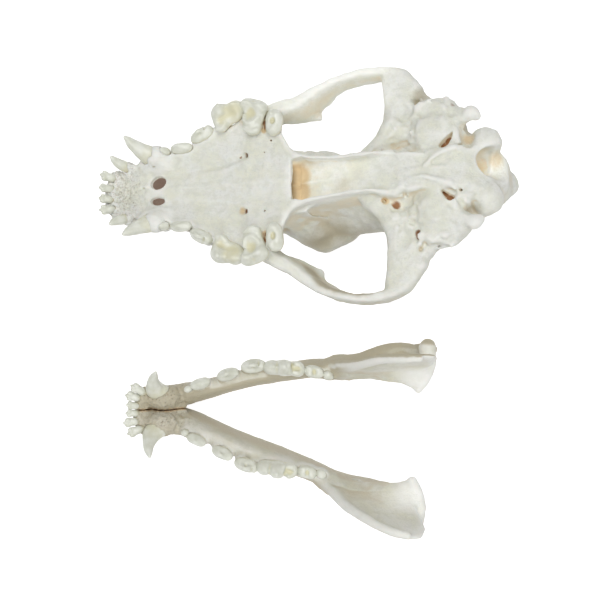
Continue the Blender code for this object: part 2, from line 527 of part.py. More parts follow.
# kind, place of the neck on the skull, turn of the row, outward lean, backward lean
UPPER_ROW = [
    ("upper_i1", (0.4, 2.4, -1.0), 98, -42, 0), ("upper_i2", (1.6, 7.4, -1.0), 80, -42, 0),
    ("upper_i3", (5.8, 11.8, -1.0), 46, -34, -2), ("upper_canine", (20.4, 14.4, 0.6), 8, -28, -8),
    ("upper_p1", (29.0, 17.0, 0.6), 4, -8, 0), ("upper_p2", (37.6, 18.6, 0.8), 4, -8, 0),
    ("upper_p3", (48.0, 23.8, 0.8), 27, -8, 0), ("upper_p4", (60.6, 33.2, 1.0), 15, -8, 0),
    ("upper_m1", (73.9, 30.0, 0.8), -5, -6, 0), ("upper_m2", (83.4, 26.8, 0.4), -12, -4, 0)]
LOWER_ROW = [
    ("lower_i1", (-1.6, 1.9, 22), 96, -52, 0), ("lower_i2", (-1.2, 5.4, 22.2), 84, -52, 0),
    ("lower_i3", (1.2, 9.2, 22.6), 56, -46, 0), ("lower_canine", (9.4, 8.8, 22.8), 14, -38, -10),
    ("lower_p1", (20.6, 10.7, 24.2), 22, -8, 0), ("lower_p2", (27.0, 13.5, 25.0), 22, -10, 0),
    ("lower_p3", (40.2, 18.9, 25.2), 20, -10, 0), ("lower_p4", (52.0, 22.9, 25.4), 12, -10, 0),
    ("lower_m1", (66.6, 24.3, 25.6), 2, -6, 0), ("lower_m2", (80.8, 24.8, 25.6), 0, -2, 0),
    ("lower_m3", (87.6, 24.6, 25.8), -4, 0, 0)]


# The cranium lies on its roof, so its left side is at +v; the jaw stands upright, so its left is at -v.
SIDES = {"upper": ((-1, "right"), (1, "left")), "lower": ((-1, "left"), (1, "right"))}
TOOTH_FACES = {"upper_canine": 78, "lower_canine": 74, "upper_p4": 86, "upper_m1": 104, "upper_m2": 66,
               "lower_m1": 100, "lower_m2": 62, "lower_m3": 40, "upper_p1": 42, "lower_p1": 38}
PLAIN_TOOTH_FACES = 54


def tooth_skin(kind, pitch):
    shapes = tooth_shapes(kind)
    low = np.min([s[0][0] for s in shapes], axis=0) - 1.5
    high = np.max([s[0][1] for s in shapes], axis=0) + 1.5
    b = Block(low, high, pitch)
    for shape, blend in shapes:
        b.join(shape, blend)
    return b.skin()


def tooth_frame(row):
    """Rotation of a tooth on the v > 0 side; columns are its own x, y, z in skull axes."""
    turn, out, back = row[2], row[3], row[4]
    spin = Matrix.Rotation(math.radians(turn), 3, "Z")
    tip = Matrix.Rotation(math.radians(out), 3, "X") @ Matrix.Rotation(math.radians(back), 3, "Y")
    return np.array(spin @ tip)


# Objects

def clear_scene():
    for item in list(bpy.data.objects):
        bpy.data.objects.remove(item, do_unlink=True)


def new_group(name, hidden=False):
    group = bpy.data.collections.new(name)
    bpy.context.scene.collection.children.link(group)
    group.hide_render = hidden
    return group


def material(name, colour, rough):
    m = bpy.data.materials.new(name)
    m.use_nodes = True
    surface = m.node_tree.nodes["Principled BSDF"]
    surface.inputs["Base Color"].default_value = (*colour, 1.0)
    surface.inputs["Roughness"].default_value = rough
    surface.inputs["Metallic"].default_value = 0.0
    return m


def keep_largest(bm):
    """Drop loose crumbs of skin, such as a speck left inside a carved hollow."""
    seen = set()
    islands = []
    for start in bm.verts:
        if start in seen:
            continue
        seen.add(start)
        island = [start]
        for vert in island:
            for edge in vert.link_edges:
                other = edge.other_vert(vert)
                if other not in seen:
                    seen.add(other)
                    island.append(other)
        islands.append(island)
    islands.sort(key=len)
    for island in islands[:-1]:
        bmesh.ops.delete(bm, geom=island, context="VERTS")


def add_object(name, skin, side, group, surface, parent):
    """Mesh object from a skin in millimetres; side -1 mirrors it across v."""
    points, faces = skin
    mesh = bpy.data.meshes.new(name)
    mesh.from_pydata((points * (MM, side * MM, MM)).tolist(), [], [f[::side] for f in faces])
    bm = bmesh.new()
    bm.from_mesh(mesh)
    keep_largest(bm)
    bmesh.ops.triangulate(bm, faces=bm.faces)
    bm.to_mesh(mesh)
    bm.free()
    mesh.materials.append(surface)
    item = bpy.data.objects.new(name, mesh)
    item.parent = parent
    group.objects.link(item)
    return item


def thin(item, faces):
    """Collapse the skin to about the given number of triangles."""
    step = item.modifiers.new("thin", "DECIMATE")
    step.ratio = min(1.0, faces / len(item.data.polygons))
    step.use_collapse_triangulate = True
    graph = bpy.context.evaluated_depsgraph_get()
    light = bpy.data.meshes.new_from_object(item.evaluated_get(graph))
    item.modifiers.remove(step)
    heavy = item.data
    item.data = light
    bpy.data.meshes.remove(heavy)


def swollen(tooth, plain):
    """Closed envelope that clears the tooth all round by the socket gap."""
    bm = bmesh.new()
    bm.from_mesh(tooth)
    if plain:
        hull = bmesh.ops.convex_hull(bm, input=bm.verts)
        loose = [e for e in hull["geom_interior"] + hull["geom_unused"] if isinstance(e, bmesh.types.BMVert)]
        bmesh.ops.delete(bm, geom=loose, context="VERTS")
        outside = {f for f in hull["geom"] if isinstance(f, bmesh.types.BMFace)}
        bmesh.ops.delete(bm, geom=[f for f in bm.faces if f not in outside], context="FACES")
        bmesh.ops.recalc_face_normals(bm, faces=bm.faces)
    bm.normal_update()
    places = [(v, v.co + v.normal * SOCKET_GAP * MM) for v in bm.verts]
    for v, place in places:
        v.co = place
    mesh = bpy.data.meshes.new("envelope")
    bm.to_mesh(mesh)
    bm.free()
    return mesh


def holder(name, x, y, turn):
    """Empty that carries one group of bones; the pose of the group is set here."""
    item = bpy.data.objects.new(name, None)
    item.location = (x * MM, y * MM, 0.0)
    item.rotation_euler = turn.to_euler()
    bpy.context.scene.collection.objects.link(item)
    return item


def lowest(item):
    matrix = item.matrix_world
    return min((matrix @ v.co).z for v in item.data.vertices)


def add_teeth(rows, bones, bend, groups, surface, parent):
    """Both sides of one row of teeth, each with the socket it stands in."""
    group, cutters = groups
    for row in rows:
        kind, place = row[0], np.array([row[1]], float)
        skin = tooth_skin(kind, TOOTH_PITCH)
        for side, hand in SIDES[kind[:5]]:
            name = kind + "_" + hand
            tooth = add_object(name, skin, side, group, surface, parent)
            thin(tooth, TOOTH_FACES.get(kind, PLAIN_TOOTH_FACES))
            flip = np.diag((1, side, 1))
            at = bend(place * (1, side, 1))[0] * MM
            turn = Matrix((flip @ tooth_frame(row) @ flip).tolist())
            tooth.location = at
            tooth.rotation_euler = turn.to_euler()
            curved = kind.endswith(("canine", "i3"))
            cutter = bpy.data.objects.new("socket_" + name, swollen(tooth.data, not curved))
            cutter.parent = parent
            cutter.location = tooth.location
            cutter.rotation_euler = tooth.rotation_euler
            cutter.display_type = "WIRE"
            cutter.hide_render = True
            cutters.objects.link(cutter)
            cut = bones[side].modifiers.new(cutter.name, "BOOLEAN")
            cut.operation = "DIFFERENCE"
            cut.solver = "EXACT"
            cut.object = cutter


def centre_on_floor(group, holders):
    """Move everything so that the middle of its bounding box stands on the origin."""
    graph = bpy.context.evaluated_depsgraph_get()
    corners = []
    for item in group.objects:
        mesh = item.evaluated_get(graph).to_mesh()
        co = np.zeros(len(mesh.vertices) * 3)
        mesh.vertices.foreach_get("co", co)
        matrix = np.array(item.matrix_world)
        corners.append(co.reshape(-1, 3) @ matrix[:3, :3].T + matrix[:3, 3])
    every = np.vstack(corners)
    low, high = every.min(axis=0), every.max(axis=0)
    move = (-(low[0] + high[0]) / 2, -(low[1] + high[1]) / 2, -low[2])
    for item in holders:
        item.location = [a + b for a, b in zip(item.location, move)]
    return [a / MM for a in move]


def build():
    clear_scene()
    group = new_group("dog_skull")
    cutters = new_group("socket_cutters", hidden=True)
    bone = material("bleached_bone", (0.80, 0.79, 0.75), 0.62)
    cream = material("cream_bone", (0.76, 0.73, 0.66), 0.64)
    enamel = material("enamel", (0.82, 0.82, 0.76), 0.32)

    pose = (Matrix.Rotation(SKULL_YAW, 3, "Z") @ Matrix.Rotation(-SKULL_PITCH, 3, "Y")
            @ Matrix.Rotation(-SKULL_ROLL, 3, "X"))
    skull = holder("cranium_holder", *SKULL_AT, pose)
    points, faces = cranium_field(BONE_PITCH, WALL).skin(mirror=True)
    cranium = add_object("cranium", (lean_aside(points), faces), 1, group, bone, skull)
    thin(cranium, CRANIUM_FACES)

    jaw = holder("jaw_holder", *JAW_AT, Matrix.Rotation(JAW_YAW, 3, "Z"))
    points, faces = jaw_field(BONE_PITCH).skin()
    halves = {}
    for side, name in ((-1, "mandible_left"), (1, "mandible_right")):
        leaned = sway(points * (1, side, 1)) * (1, side, 1)
        halves[side] = add_object(name, (leaned, faces), side, group, cream, jaw)
        thin(halves[side], JAW_FACES)

    bpy.context.view_layer.update()
    skull.location.z = -lowest(cranium)
    jaw.location.z = -min(lowest(half) for half in halves.values())
    add_teeth(UPPER_ROW, {-1: cranium, 1: cranium}, lean_aside, (group, cutters), enamel, skull)
    add_teeth(LOWER_ROW, halves, sway, (group, cutters), enamel, jaw)
    bpy.context.view_layer.update()
    return centre_on_floor(group, (skull, jaw))


moved_by = build()
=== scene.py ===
# Dog skull, as it is seen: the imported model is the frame, and every bone and tooth
# is made again over it at fine pitch, with foramina, sockets and cusps.
# Skull axes: u runs back from the front of the palate, v sideways, w towards the palate side.

import math

import bpy
import numpy as np
import openvdb
from mathutils import Matrix, Vector


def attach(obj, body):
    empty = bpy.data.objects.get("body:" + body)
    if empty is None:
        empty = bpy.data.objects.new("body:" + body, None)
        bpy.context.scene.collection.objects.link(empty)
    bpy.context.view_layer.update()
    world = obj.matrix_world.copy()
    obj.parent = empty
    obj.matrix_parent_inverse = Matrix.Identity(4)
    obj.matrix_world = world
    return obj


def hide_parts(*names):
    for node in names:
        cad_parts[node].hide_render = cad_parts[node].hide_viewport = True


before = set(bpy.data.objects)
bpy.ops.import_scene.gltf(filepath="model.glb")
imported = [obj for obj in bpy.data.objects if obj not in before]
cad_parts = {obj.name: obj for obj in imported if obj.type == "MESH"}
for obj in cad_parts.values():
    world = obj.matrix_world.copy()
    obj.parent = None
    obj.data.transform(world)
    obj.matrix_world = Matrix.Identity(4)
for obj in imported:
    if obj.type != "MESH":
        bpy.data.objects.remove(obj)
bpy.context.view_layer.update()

MM = 0.001
BONE_PITCH = 0.5
TOOTH_PITCH = 0.24
TOOTH_ROOM = 1.2
CRANIUM_FACES = 190000
JAW_FACES = 60000
TOOTH_FACES = 5200
PATH_STEPS = 4
SOCKET_GAP = -0.04
SOCKET_EDGE = 0.3
ROOT_SWELL = 2.4
HALF_SEAM = 0.18
SKULL_PITCH = math.radians(18.0)
SKULL_ROLL = math.radians(7.2)
SKULL_YAW = math.radians(2.7)
JAW_YAW = math.radians(-4.0)
SKULL_AT = (-94.2866, 50.6099, 22.6547)
JAW_AT = (-79.5866, -52.5901, 0.0214)
CAMERA_AT = (-4.7866, 0.3099, 450.0)
LENS = 54
SENSOR = 36
NEAR_CLIP = 0.01

# reach, in millimetres, within which creases, cavities and tooth basins darken the surface with painted
# shade; the crease reach also sets the painted highlight on edges
CREASE = 2.2
CAVITY = 8.0
JAW_CAVITY = 7.0
BASIN = 1.2


# Curves and distance shapes

def curve(xs, ys):
    """Smooth curve through the given stations that never overshoots them."""
    xs = np.array(xs, float)
    ys = np.array(ys, float)
    gap = np.diff(xs)
    rise = np.diff(ys) / gap
    slope = np.zeros(len(xs))
    same = rise[:-1] * rise[1:] > 0
    total = np.where(same, rise[:-1] + rise[1:], 1.0)
    slope[1:-1] = np.where(same, 2 * rise[:-1] * rise[1:] / total, 0.0)
    slope[0] = rise[0]
    slope[-1] = rise[-1]

    def at(x):
        x = np.clip(x, xs[0], xs[-1])
        i = np.clip(np.searchsorted(xs, x, side="right") - 1, 0, len(gap) - 1)
        t = (x - xs[i]) / gap[i]
        flat = (1 + 2 * t) * (1 - t) ** 2 * ys[i] + t * t * (3 - 2 * t) * ys[i + 1]
        return flat + gap[i] * (t * (1 - t) ** 2 * slope[i] - t * t * (1 - t) * slope[i + 1])

    return at


def ramp(x, start, length):
    """0 up to the start and 1 from start + length on; a negative length runs downwards."""
    return np.clip((x - start) / length, 0, 1)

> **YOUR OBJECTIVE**
Write down exactly the span of lines above from the one containing "cutters), enamel, jaw)" to the one containing "from mathutils import Matrix, Vector", both ends included.

> **TASK OUTPUT**
    add_teeth(LOWER_ROW, halves, sway, (group, cutters), enamel, jaw)
    bpy.context.view_layer.update()
    return centre_on_floor(group, (skull, jaw))


moved_by = build()
=== scene.py ===
# Dog skull, as it is seen: the imported model is the frame, and every bone and tooth
# is made again over it at fine pitch, with foramina, sockets and cusps.
# Skull axes: u runs back from the front of the palate, v sideways, w towards the palate side.

import math

import bpy
import numpy as np
import openvdb
from mathutils import Matrix, Vector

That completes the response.